One aspiring supervillain who wished to remain nameless told us how he recently took twelve people hostage on a bus downtown.
“We were on that bus for twelve hours,” he said. “Nobody came. It just became awkward. Some of the hostages offered to shout for help but it just felt pointless.”
Professional henchman Bobby Durego - who has spent much of the last decade being thrown against walls before being suspended upside down by the ankle - says the absence has been devastating for morale.
“I mean, crime is booming, but supervillains aren’t hiring henchmen anymore. There’s no need for us now,” Durego explained. “It’s been four years since I got hit in the face by a Batarang and I… I guess I just miss the feeling, y’know?”
But beneath the confusion and concern, Gotham’s unusual situation raises a larger question - one that extends beyond the city and into the strange land of superhero filmmaking.
Characters like Batman don’t really belong to any one filmmaker. Directors talk about “their vision,” studios talk about “their franchise,” but the truth is that Batman has been around since 1939. He’s survived countless actors, reboots, tonal shifts, and at least three separate cinematic universes.
In other words, Batman is one of the few superheroes important enough that audiences feel a certain ownership over him.
When a director comes along, audiences effectively lend them their hero for a while.
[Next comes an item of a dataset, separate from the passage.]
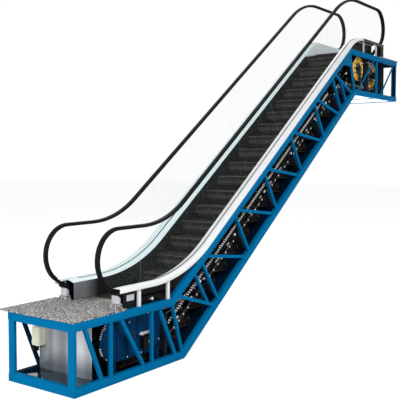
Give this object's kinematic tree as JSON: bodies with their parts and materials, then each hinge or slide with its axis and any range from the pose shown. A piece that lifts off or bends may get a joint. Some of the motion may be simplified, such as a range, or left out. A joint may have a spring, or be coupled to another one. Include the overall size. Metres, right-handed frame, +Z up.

After a few years, it’s not unreasonable for fans to start wondering what exactly has been happening inside the Batcave.
Over the last four years, Reeves’ Gotham has been slowly taking shape - two years of script writing followed by a long stretch of pre-production. Its star, Robert Pattinson, has spoken highly about the script for the sequel and has said he looks forward to filming this year.
By the time The Batman Part II arrives, Pattinson will have spent nearly five real-world years portraying a Bruce Wayne who is technically still in Year Two of his career as Batman.
This creates a strange bit of blockbuster mathematics worthy of a Christopher Nolan plot: Gotham has now gone longer without Batman than it did with him.
Of course, all of this wait could instantly be forgotten the moment the first trailer drops. If Reeves delivers another rain-soaked detective-noir spectacle, audiences will likely forget the delay overnight and line up once again to watch Gotham implode.
But until that moment arrives, the city remains in a curious holding pattern.
The floodwaters are gone. The Penguin reigns. The Joker sits in Arkham. Crime continues. Gotham waits.
And somewhere above the skyline, the Bat-Signal gathers dust - while Batman’s unread emails on his first day back will likely be in the triple figures.
Meanwhile, in other news, billionaire playboy Bruce Wayne has credited finally getting into a healthy sleeping pattern with his renewed zest for life and noticeable uplift in mood.